Kyllikki Saari

Kyllikki Saari

It was Sunday, May 17th, 1953, and seventeen-year-old Kyllikki Saari had been attending a prayer meeting in the town of Isojoki, Finland, not far from her home. After the meeting was over, Kyllikki got on her bicycle and pedaled off down the road. She was seen by a man on a maintenance crew less than a mile away from her house, but shortly after this sighting, she mysteriously vanished.

Kyllikki was actually not reported missing by her parents for a couple of days, because they assumed she was staying with a friend who had attended the prayer meeting with her. It was only on Tuesday, after the young woman’s place of employment phoned the house asking why she had not shown up to work, that her disappearance was reported to police.

Several months passed with no sign of the girl, and clues seemed very thin on the ground. A few witnesses told police they had seen two men in a cream-colored car around the area at the time of the girl’s disappearance, and one witness even claimed that the car had had a bicycle wheel sticking out of the trunk. Despite a thorough search of the area where Kyllikki was last seen, however, nothing of note turned up.

Then, in mid-summer, Kyllikki’s bicycle was found partially submerged in a marsh quite a distance from the road where she was last seen. The bicycle still appeared to be in good condition, leading police to believe that it had not been in the marsh for the entire time since Kyllikki had vanished. The air had been let out of the tires, and investigators speculated that the killer had recently returned to the scene of the crime and tried to sink the bike in the mud.

A few months later, in early October, searchers discovered a man’s sock, as well as Kyllikki’s scarf, which was wrapped around one of her shoes. The scarf appeared to have teeth marks embedded in it, suggesting that it had been used to gag the young woman. Again, it was theorized that this evidence had been dumped recently, as it hadn’t been discovered on any of the previous searches of the area.

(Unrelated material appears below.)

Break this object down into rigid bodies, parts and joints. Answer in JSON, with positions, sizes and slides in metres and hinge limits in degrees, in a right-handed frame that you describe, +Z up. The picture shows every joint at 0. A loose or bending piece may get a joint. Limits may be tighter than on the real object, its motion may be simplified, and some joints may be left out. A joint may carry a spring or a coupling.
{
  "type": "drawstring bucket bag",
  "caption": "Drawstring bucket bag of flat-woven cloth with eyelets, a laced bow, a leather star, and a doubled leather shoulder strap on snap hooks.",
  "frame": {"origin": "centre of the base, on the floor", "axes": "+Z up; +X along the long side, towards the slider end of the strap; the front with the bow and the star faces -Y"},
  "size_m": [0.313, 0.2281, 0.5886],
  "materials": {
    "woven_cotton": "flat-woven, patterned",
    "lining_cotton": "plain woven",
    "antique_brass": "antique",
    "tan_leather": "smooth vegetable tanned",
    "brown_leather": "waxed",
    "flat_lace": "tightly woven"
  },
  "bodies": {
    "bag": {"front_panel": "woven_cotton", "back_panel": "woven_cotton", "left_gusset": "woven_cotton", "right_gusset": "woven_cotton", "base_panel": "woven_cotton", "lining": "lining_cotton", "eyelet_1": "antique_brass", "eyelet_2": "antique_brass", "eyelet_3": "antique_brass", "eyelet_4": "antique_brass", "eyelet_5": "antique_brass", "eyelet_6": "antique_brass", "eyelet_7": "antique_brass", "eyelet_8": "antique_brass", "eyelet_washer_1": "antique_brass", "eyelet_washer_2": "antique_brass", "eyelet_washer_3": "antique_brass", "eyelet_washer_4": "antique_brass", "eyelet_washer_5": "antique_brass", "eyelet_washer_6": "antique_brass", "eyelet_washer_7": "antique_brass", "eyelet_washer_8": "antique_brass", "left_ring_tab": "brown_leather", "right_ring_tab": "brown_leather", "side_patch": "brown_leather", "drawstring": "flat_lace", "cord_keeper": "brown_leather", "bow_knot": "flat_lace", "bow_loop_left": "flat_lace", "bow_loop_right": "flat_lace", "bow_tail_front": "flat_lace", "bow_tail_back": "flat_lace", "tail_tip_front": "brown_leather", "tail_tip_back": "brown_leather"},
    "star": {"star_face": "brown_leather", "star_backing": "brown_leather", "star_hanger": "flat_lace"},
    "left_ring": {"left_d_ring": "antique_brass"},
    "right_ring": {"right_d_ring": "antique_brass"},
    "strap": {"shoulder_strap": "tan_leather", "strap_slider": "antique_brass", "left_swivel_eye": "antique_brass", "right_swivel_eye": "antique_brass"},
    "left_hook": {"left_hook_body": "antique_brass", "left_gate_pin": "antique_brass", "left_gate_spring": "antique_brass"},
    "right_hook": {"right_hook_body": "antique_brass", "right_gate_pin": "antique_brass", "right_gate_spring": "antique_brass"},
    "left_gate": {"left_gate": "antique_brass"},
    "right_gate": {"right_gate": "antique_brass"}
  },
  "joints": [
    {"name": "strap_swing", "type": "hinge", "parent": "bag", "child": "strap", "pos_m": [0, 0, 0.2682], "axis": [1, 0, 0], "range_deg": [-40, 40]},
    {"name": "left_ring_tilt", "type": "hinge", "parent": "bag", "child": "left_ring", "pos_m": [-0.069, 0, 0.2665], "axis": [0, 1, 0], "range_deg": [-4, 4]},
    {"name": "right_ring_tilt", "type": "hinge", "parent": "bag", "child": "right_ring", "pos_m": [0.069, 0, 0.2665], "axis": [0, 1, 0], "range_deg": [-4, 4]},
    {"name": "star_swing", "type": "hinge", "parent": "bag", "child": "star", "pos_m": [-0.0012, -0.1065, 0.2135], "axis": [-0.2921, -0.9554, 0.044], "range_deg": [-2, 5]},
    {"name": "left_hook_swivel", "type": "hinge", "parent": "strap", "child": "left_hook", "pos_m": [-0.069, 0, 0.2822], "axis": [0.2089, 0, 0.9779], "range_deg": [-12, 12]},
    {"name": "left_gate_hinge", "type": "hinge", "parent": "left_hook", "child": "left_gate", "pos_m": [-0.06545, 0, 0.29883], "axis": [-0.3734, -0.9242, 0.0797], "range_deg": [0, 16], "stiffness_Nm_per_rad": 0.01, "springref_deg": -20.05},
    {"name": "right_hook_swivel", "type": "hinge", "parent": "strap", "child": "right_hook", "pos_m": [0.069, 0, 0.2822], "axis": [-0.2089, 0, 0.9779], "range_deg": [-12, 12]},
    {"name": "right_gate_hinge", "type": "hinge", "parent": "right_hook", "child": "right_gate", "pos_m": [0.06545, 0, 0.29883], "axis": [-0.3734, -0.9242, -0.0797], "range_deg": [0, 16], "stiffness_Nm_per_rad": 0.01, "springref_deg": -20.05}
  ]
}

On the day following the finding of the scarf, investigators came across a stick pointing out of the ground, which turned out to mark the final resting place of Kyllikki Saari. Her body was partially decomposed, and had probably been buried only recently, suggesting that the killer had been keeping her body elsewhere. Since the corpse was so degraded, forensic examination could not determine whether she had been sexually assaulted, though her body was found naked from the waist down. She had been killed by several blows to the head and face with a blunt instrument.

Very quickly, three main suspects became the focus of the intense police inquiry. The first of these was parish priest Kauko Kanervo, who had something of a reputation for pursuing young women and who had exchanged several letters with Kyllikki, though these letters were strictly of a religious nature. Though Kanervo had been in the general area of Kyllikki’s disappearance that night, several witnesses placed him too far away from Isojoki to have traveled there and back in the short time that his movements were unaccounted for.

Another promising suspect was thirty-eight-year-old Vihtori Lehmusviita, a laborer who lived and worked very near to the spot where Kyllikki had vanished. Lehmusviita had a history of mental illness and sexual violence. Though his sister claimed he was with her on the night of the murder, Lehmusviita himself made a few statements to police that sounded as though they might be a partial confession, though he later retracted them, claiming he‘d been misunderstood. Because of the suspect’s questionable mental state, it was uncertain how much of what he said was accurate, and there was never enough evidence to formally charge him with the crime.

Perhaps the most likely culprit, though, was the unfortunately named Hans Assmann, a German and an alleged KGB spy. Not only was he left-handed, as the killer was, but he also owned a car that looked very similar to one that witnesses had reported seeing in the area on the night of the disappearance.

Further, Assmann’s wife told police that on that particular night, her husband had come home with a dented car, wet shoes, and missing one of his socks. She also claimed that he and his chauffeur had left the house again shortly after getting home, taking a shovel along with them.

In later years, Assmann even confessed to killing Kyllikki, though he claimed that his driver had accidentally run her over with the car, and that he and the driver had then staged the murder to prevent police from finding out that he was in the area. It should be noted as well that Hans Assmann would also be a potential suspect in Finland’s infamous Lake Bodom murders, which would occur six years later.

Despite these promising leads and the copious media coverage, no one was ever charged with the murder of Kyllikki Saari, and her death remains one of Finland’s best-known cold cases.